**BRIEF**: Copy out the listing exactly.

** BEGIN **

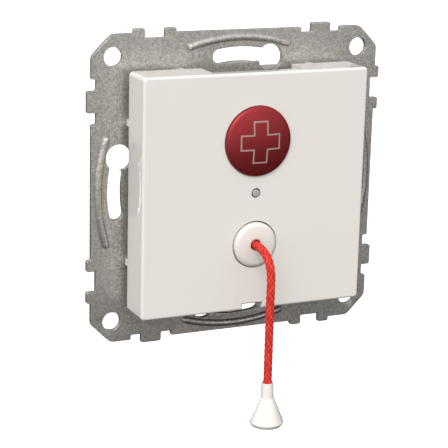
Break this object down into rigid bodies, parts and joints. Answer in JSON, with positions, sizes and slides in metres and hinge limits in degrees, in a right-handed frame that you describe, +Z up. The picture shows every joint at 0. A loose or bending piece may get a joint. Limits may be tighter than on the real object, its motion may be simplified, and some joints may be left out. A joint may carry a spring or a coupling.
{
  "type": "pull cord switch",
  "caption": "Flush-mounted call unit: round domed push button above a hanging pull cord with a bell-shaped handle, on a square steel plate that screws to a wall box.",
  "frame": {"origin": "centre of the mounting plate's rear face, where it lies on the wall or wall box rim", "axes": "+Z up, +X to the right as seen from the room, +Y into the wall; the button and cord face -Y"},
  "size_m": [0.073, 0.0488, 0.0891],
  "materials": {
    "zinc_steel": "zinc-coated sheet steel, matt with a fine spangle",
    "white_plastic": "warm white moulded plastic, glossy",
    "red_plastic": "red moulded plastic, satin gloss",
    "clear_lens": "frosted clear light pipe and lens",
    "red_cord": "braided red cord",
    "grey_plastic": "light grey moulded plastic, matt",
    "natural_plastic": "uncoloured acetal, low sheen",
    "black_plastic": "black moulded plastic, matt",
    "green_board": "green solder mask on glass-fibre board",
    "green_plastic": "green moulded terminal body",
    "spring_steel": "drawn spring steel wire and strip",
    "nickel": "nickel-plated steel"
  },
  "bodies": {
    "unit": {"mounting_plate": "zinc_steel", "centre_plate": "white_plastic", "front_carrier": "grey_plastic", "rear_housing": "grey_plastic", "circuit_board": "green_board", "board_screw_1": "nickel", "board_screw_2": "nickel", "housing_screw_1": "nickel", "housing_screw_2": "nickel", "housing_screw_3": "nickel", "housing_screw_4": "nickel", "terminal_block": "green_plastic", "terminal_clamp_1": "nickel", "terminal_clamp_2": "nickel", "terminal_clamp_3": "nickel", "terminal_clamp_4": "nickel", "terminal_screw_1": "nickel", "terminal_screw_2": "nickel", "terminal_screw_3": "nickel", "terminal_screw_4": "nickel", "call_switch": "black_plastic", "pull_switch": "black_plastic", "lever_pin": "spring_steel", "status_led": "clear_lens", "light_pipe": "clear_lens", "cord_bushing": "white_plastic", "button_spring": "spring_steel", "pull_spring": "spring_steel"},
    "button": {"call_button": "red_plastic", "button_pusher": "natural_plastic"},
    "call_plunger": {"call_switch_plunger": "red_plastic"},
    "slider": {"pull_slider": "natural_plastic"},
    "switch_lever": {"pull_switch_lever": "spring_steel"},
    "pull_plunger": {"pull_switch_plunger": "red_plastic"},
    "cord": {"pull_cord": "red_cord", "cord_knot": "red_cord", "handle_knot": "red_cord", "cord_handle": "white_plastic"}
  },
  "joints": [
    {"name": "call_press", "type": "slide", "parent": "unit", "child": "button", "axis": [0, 1, 0], "range_m": [0, 0.0008], "stiffness_N_per_m": 2000, "springref_m": -0.0005, "deforming": ["button_spring"]},
    {"name": "call_plunger_travel", "type": "slide", "parent": "unit", "child": "call_plunger", "axis": [0, 1, 0], "range_m": [0, 0.0008]},
    {"name": "cord_pull", "type": "slide", "parent": "unit", "child": "slider", "axis": [0, -1, 0], "range_m": [0, 0.002], "stiffness_N_per_m": 1500, "springref_m": -0.001, "deforming": ["pull_spring"]},
    {"name": "lever_turn", "type": "hinge", "parent": "unit", "child": "switch_lever", "pos_m": [0.018, 0.0025, -0.012], "axis": [0, 0, 1], "range_deg": [0, 9.6]},
    {"name": "pull_plunger_travel", "type": "slide", "parent": "unit", "child": "pull_plunger", "axis": [0, -1, 0], "range_m": [0, 0.00084]},
    {"name": "cord_swing", "type": "hinge", "parent": "slider", "child": "cord", "pos_m": [0, -0.0132, -0.012], "axis": [0, 1, 0], "range_deg": [-80, 80]}
  ],
  "couplings": [
    {"joint": "call_plunger_travel", "follows": "call_press", "ratio": 1},
    {"joint": "lever_turn", "follows": "cord_pull", "rad_per_m": 83.333},
    {"joint": "pull_plunger_travel", "follows": "cord_pull", "ratio": 0.41667}
  ]
}
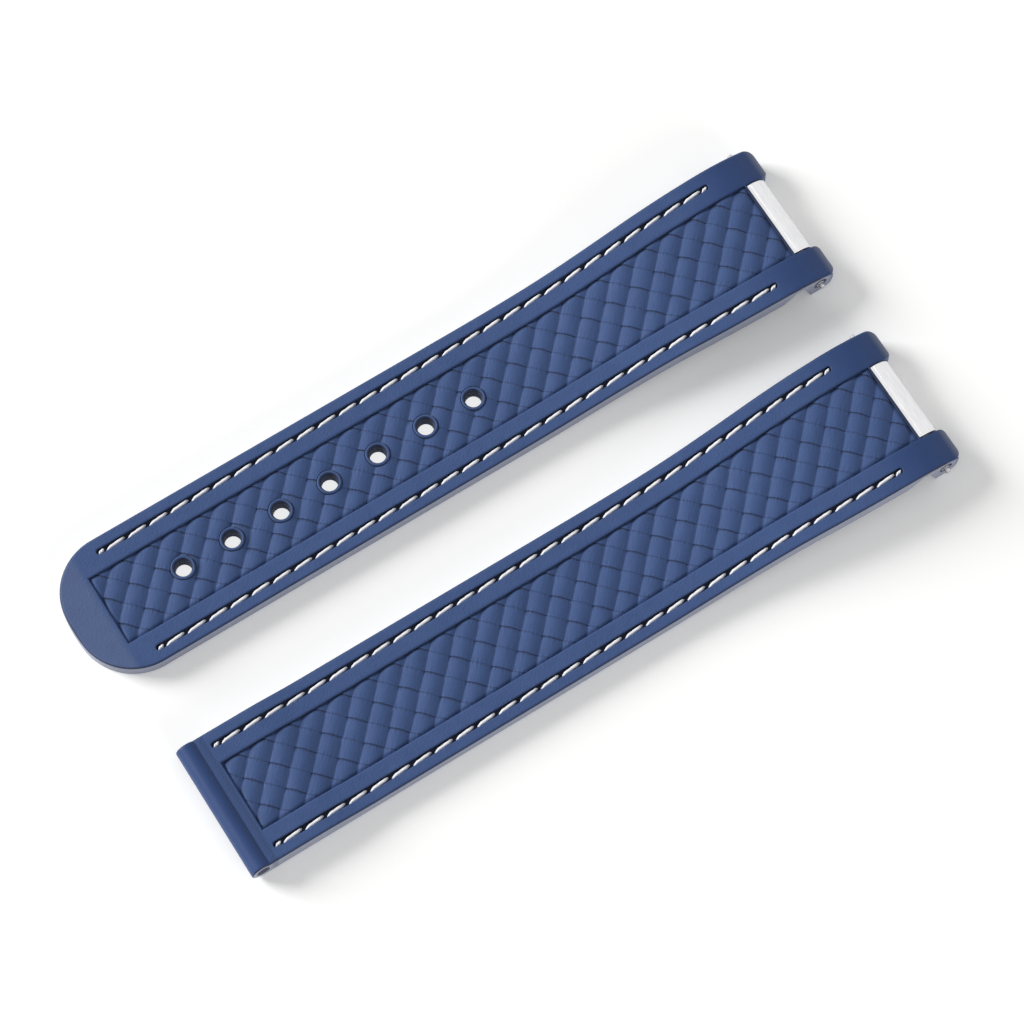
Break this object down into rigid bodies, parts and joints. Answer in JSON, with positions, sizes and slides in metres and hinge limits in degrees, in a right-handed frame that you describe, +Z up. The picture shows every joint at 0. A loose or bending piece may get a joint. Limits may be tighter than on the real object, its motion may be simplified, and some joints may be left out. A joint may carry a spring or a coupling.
{
  "type": "rubber watch strap pair",
  "caption": "Two-piece rubber dive strap with a woven-look panel, stitched rails, ringed holes, curved horns round a steel end link, and sprung bars at the watch ends.",
  "frame": {"origin": "under the middle of the pair, on the surface that it lies on", "axes": "+X along the straps to the watch ends, +Y across them to the strap with the holes, +Z up out of the woven faces"},
  "size_m": [0.1042, 0.0498, 0.0044],
  "materials": {
    "rubber": "matt moulded",
    "link_steel": "brushed with a polished strip",
    "steel": "turned",
    "thread": "twisted polyester thread"
  },
  "bodies": {
    "straps": {"hole_strap": "rubber", "hole_end_link": "link_steel", "clasp_strap": "rubber", "clasp_end_link": "link_steel", "hole_face_stitches_left": "thread", "hole_face_stitches_right": "thread", "hole_back_stitches_left": "thread", "hole_back_stitches_right": "thread", "clasp_face_stitches_left": "thread", "clasp_face_stitches_right": "thread", "clasp_back_stitches_left": "thread", "clasp_back_stitches_right": "thread"},
    "hole_bar": {"hole_bar_tube": "steel", "hole_bar_spring": "steel"},
    "hole_tip_left": {"hole_bar_tip_left": "steel"},
    "hole_tip_right": {"hole_bar_tip_right": "steel"},
    "clasp_bar": {"clasp_bar_tube": "steel", "clasp_bar_spring": "steel"},
    "clasp_tip_left": {"clasp_bar_tip_left": "steel"},
    "clasp_tip_right": {"clasp_bar_tip_right": "steel"}
  },
  "joints": [
    {"name": "hole_bar_turn", "type": "hinge", "parent": "straps", "child": "hole_bar", "pos_m": [0.0496, 0.0143, 0.0022], "axis": [0, 1, 0], "continuous": true},
    {"name": "hole_tip_left_press", "type": "slide", "parent": "hole_bar", "child": "hole_tip_left", "axis": [0, -1, 0], "range_m": [0, 0.0009], "stiffness_N_per_m": 800, "springref_m": -0.0015, "deforming": ["hole_bar_spring"]},
    {"name": "hole_tip_right_press", "type": "slide", "parent": "hole_bar", "child": "hole_tip_right", "axis": [0, 1, 0], "range_m": [0, 0.0009], "stiffness_N_per_m": 800, "springref_m": -0.0015, "deforming": ["hole_bar_spring"]},
    {"name": "clasp_bar_turn", "type": "hinge", "parent": "straps", "child": "clasp_bar", "pos_m": [0.049, -0.0143, 0.0022], "axis": [0, 1, 0], "continuous": true},
    {"name": "clasp_tip_left_press", "type": "slide", "parent": "clasp_bar", "child": "clasp_tip_left", "axis": [0, -1, 0], "range_m": [0, 0.0009], "stiffness_N_per_m": 800, "springref_m": -0.0015, "deforming": ["clasp_bar_spring"]},
    {"name": "clasp_tip_right_press", "type": "slide", "parent": "clasp_bar", "child": "clasp_tip_right", "axis": [0, 1, 0], "range_m": [0, 0.0009], "stiffness_N_per_m": 800, "springref_m": -0.0015, "deforming": ["clasp_bar_spring"]}
  ]
}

** END **

**EXERCISE RESPONSE**:
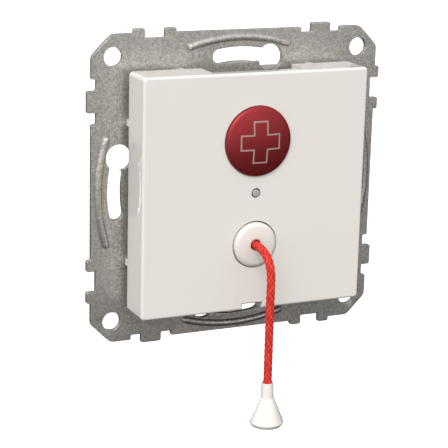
Break this object down into rigid bodies, parts and joints. Answer in JSON, with positions, sizes and slides in metres and hinge limits in degrees, in a right-handed frame that you describe, +Z up. The picture shows every joint at 0. A loose or bending piece may get a joint. Limits may be tighter than on the real object, its motion may be simplified, and some joints may be left out. A joint may carry a spring or a coupling.
{
  "type": "pull cord switch",
  "caption": "Flush-mounted call unit: round domed push button above a hanging pull cord with a bell-shaped handle, on a square steel plate that screws to a wall box.",
  "frame": {"origin": "centre of the mounting plate's rear face, where it lies on the wall or wall box rim", "axes": "+Z up, +X to the right as seen from the room, +Y into the wall; the button and cord face -Y"},
  "size_m": [0.073, 0.0488, 0.0891],
  "materials": {
    "zinc_steel": "zinc-coated sheet steel, matt with a fine spangle",
    "white_plastic": "warm white moulded plastic, glossy",
    "red_plastic": "red moulded plastic, satin gloss",
    "clear_lens": "frosted clear light pipe and lens",
    "red_cord": "braided red cord",
    "grey_plastic": "light grey moulded plastic, matt",
    "natural_plastic": "uncoloured acetal, low sheen",
    "black_plastic": "black moulded plastic, matt",
    "green_board": "green solder mask on glass-fibre board",
    "green_plastic": "green moulded terminal body",
    "spring_steel": "drawn spring steel wire and strip",
    "nickel": "nickel-plated steel"
  },
  "bodies": {
    "unit": {"mounting_plate": "zinc_steel", "centre_plate": "white_plastic", "front_carrier": "grey_plastic", "rear_housing": "grey_plastic", "circuit_board": "green_board", "board_screw_1": "nickel", "board_screw_2": "nickel", "housing_screw_1": "nickel", "housing_screw_2": "nickel", "housing_screw_3": "nickel", "housing_screw_4": "nickel", "terminal_block": "green_plastic", "terminal_clamp_1": "nickel", "terminal_clamp_2": "nickel", "terminal_clamp_3": "nickel", "terminal_clamp_4": "nickel", "terminal_screw_1": "nickel", "terminal_screw_2": "nickel", "terminal_screw_3": "nickel", "terminal_screw_4": "nickel", "call_switch": "black_plastic", "pull_switch": "black_plastic", "lever_pin": "spring_steel", "status_led": "clear_lens", "light_pipe": "clear_lens", "cord_bushing": "white_plastic", "button_spring": "spring_steel", "pull_spring": "spring_steel"},
    "button": {"call_button": "red_plastic", "button_pusher": "natural_plastic"},
    "call_plunger": {"call_switch_plunger": "red_plastic"},
    "slider": {"pull_slider": "natural_plastic"},
    "switch_lever": {"pull_switch_lever": "spring_steel"},
    "pull_plunger": {"pull_switch_plunger": "red_plastic"},
    "cord": {"pull_cord": "red_cord", "cord_knot": "red_cord", "handle_knot": "red_cord", "cord_handle": "white_plastic"}
  },
  "joints": [
    {"name": "call_press", "type": "slide", "parent": "unit", "child": "button", "axis": [0, 1, 0], "range_m": [0, 0.0008], "stiffness_N_per_m": 2000, "springref_m": -0.0005, "deforming": ["button_spring"]},
    {"name": "call_plunger_travel", "type": "slide", "parent": "unit", "child": "call_plunger", "axis": [0, 1, 0], "range_m": [0, 0.0008]},
    {"name": "cord_pull", "type": "slide", "parent": "unit", "child": "slider", "axis": [0, -1, 0], "range_m": [0, 0.002], "stiffness_N_per_m": 1500, "springref_m": -0.001, "deforming": ["pull_spring"]},
    {"name": "lever_turn", "type": "hinge", "parent": "unit", "child": "switch_lever", "pos_m": [0.018, 0.0025, -0.012], "axis": [0, 0, 1], "range_deg": [0, 9.6]},
    {"name": "pull_plunger_travel", "type": "slide", "parent": "unit", "child": "pull_plunger", "axis": [0, -1, 0], "range_m": [0, 0.00084]},
    {"name": "cord_swing", "type": "hinge", "parent": "slider", "child": "cord", "pos_m": [0, -0.0132, -0.012], "axis": [0, 1, 0], "range_deg": [-80, 80]}
  ],
  "couplings": [
    {"joint": "call_plunger_travel", "follows": "call_press", "ratio": 1},
    {"joint": "lever_turn", "follows": "cord_pull", "rad_per_m": 83.333},
    {"joint": "pull_plunger_travel", "follows": "cord_pull", "ratio": 0.41667}
  ]
}
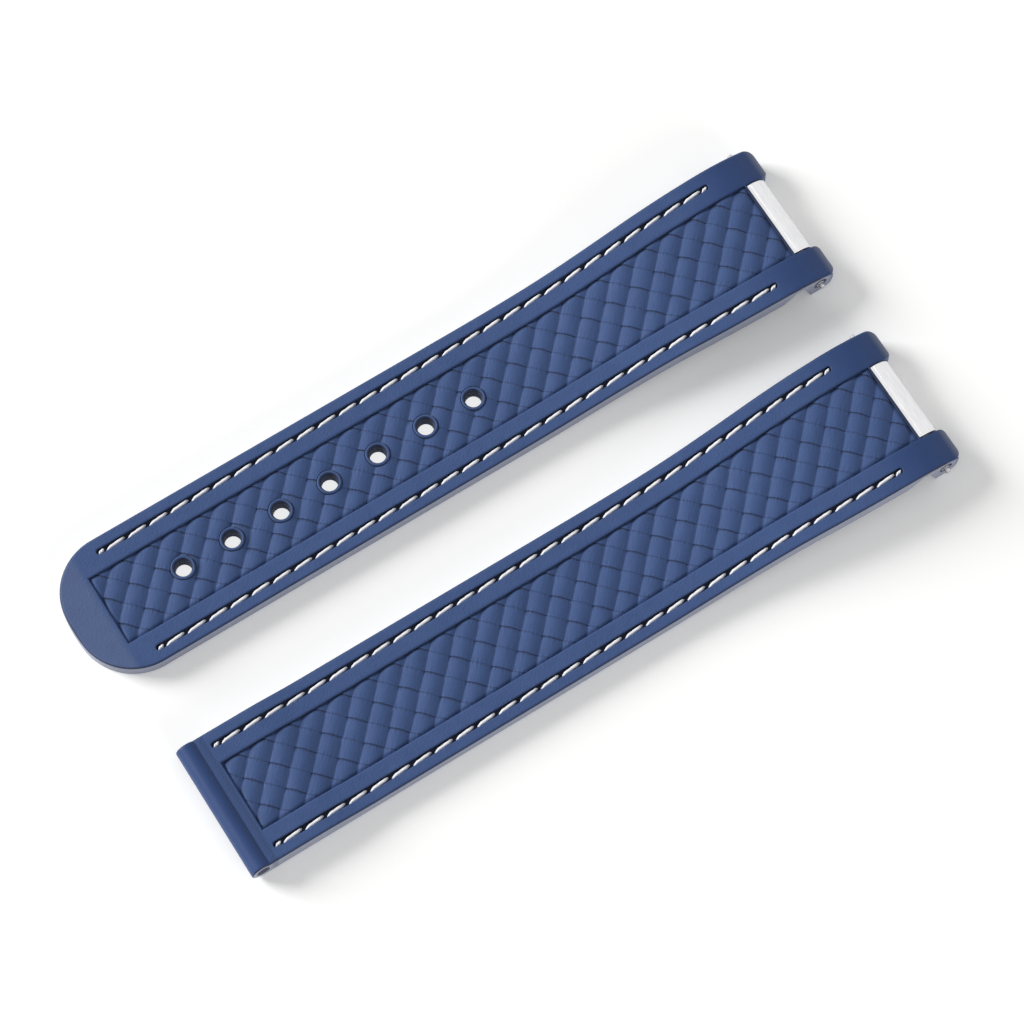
Break this object down into rigid bodies, parts and joints. Answer in JSON, with positions, sizes and slides in metres and hinge limits in degrees, in a right-handed frame that you describe, +Z up. The picture shows every joint at 0. A loose or bending piece may get a joint. Limits may be tighter than on the real object, its motion may be simplified, and some joints may be left out. A joint may carry a spring or a coupling.
{
  "type": "rubber watch strap pair",
  "caption": "Two-piece rubber dive strap with a woven-look panel, stitched rails, ringed holes, curved horns round a steel end link, and sprung bars at the watch ends.",
  "frame": {"origin": "under the middle of the pair, on the surface that it lies on", "axes": "+X along the straps to the watch ends, +Y across them to the strap with the holes, +Z up out of the woven faces"},
  "size_m": [0.1042, 0.0498, 0.0044],
  "materials": {
    "rubber": "matt moulded",
    "link_steel": "brushed with a polished strip",
    "steel": "turned",
    "thread": "twisted polyester thread"
  },
  "bodies": {
    "straps": {"hole_strap": "rubber", "hole_end_link": "link_steel", "clasp_strap": "rubber", "clasp_end_link": "link_steel", "hole_face_stitches_left": "thread", "hole_face_stitches_right": "thread", "hole_back_stitches_left": "thread", "hole_back_stitches_right": "thread", "clasp_face_stitches_left": "thread", "clasp_face_stitches_right": "thread", "clasp_back_stitches_left": "thread", "clasp_back_stitches_right": "thread"},
    "hole_bar": {"hole_bar_tube": "steel", "hole_bar_spring": "steel"},
    "hole_tip_left": {"hole_bar_tip_left": "steel"},
    "hole_tip_right": {"hole_bar_tip_right": "steel"},
    "clasp_bar": {"clasp_bar_tube": "steel", "clasp_bar_spring": "steel"},
    "clasp_tip_left": {"clasp_bar_tip_left": "steel"},
    "clasp_tip_right": {"clasp_bar_tip_right": "steel"}
  },
  "joints": [
    {"name": "hole_bar_turn", "type": "hinge", "parent": "straps", "child": "hole_bar", "pos_m": [0.0496, 0.0143, 0.0022], "axis": [0, 1, 0], "continuous": true},
    {"name": "hole_tip_left_press", "type": "slide", "parent": "hole_bar", "child": "hole_tip_left", "axis": [0, -1, 0], "range_m": [0, 0.0009], "stiffness_N_per_m": 800, "springref_m": -0.0015, "deforming": ["hole_bar_spring"]},
    {"name": "hole_tip_right_press", "type": "slide", "parent": "hole_bar", "child": "hole_tip_right", "axis": [0, 1, 0], "range_m": [0, 0.0009], "stiffness_N_per_m": 800, "springref_m": -0.0015, "deforming": ["hole_bar_spring"]},
    {"name": "clasp_bar_turn", "type": "hinge", "parent": "straps", "child": "clasp_bar", "pos_m": [0.049, -0.0143, 0.0022], "axis": [0, 1, 0], "continuous": true},
    {"name": "clasp_tip_left_press", "type": "slide", "parent": "clasp_bar", "child": "clasp_tip_left", "axis": [0, -1, 0], "range_m": [0, 0.0009], "stiffness_N_per_m": 800, "springref_m": -0.0015, "deforming": ["clasp_bar_spring"]},
    {"name": "clasp_tip_right_press", "type": "slide", "parent": "clasp_bar", "child": "clasp_tip_right", "axis": [0, 1, 0], "range_m": [0, 0.0009], "stiffness_N_per_m": 800, "springref_m": -0.0015, "deforming": ["clasp_bar_spring"]}
  ]
}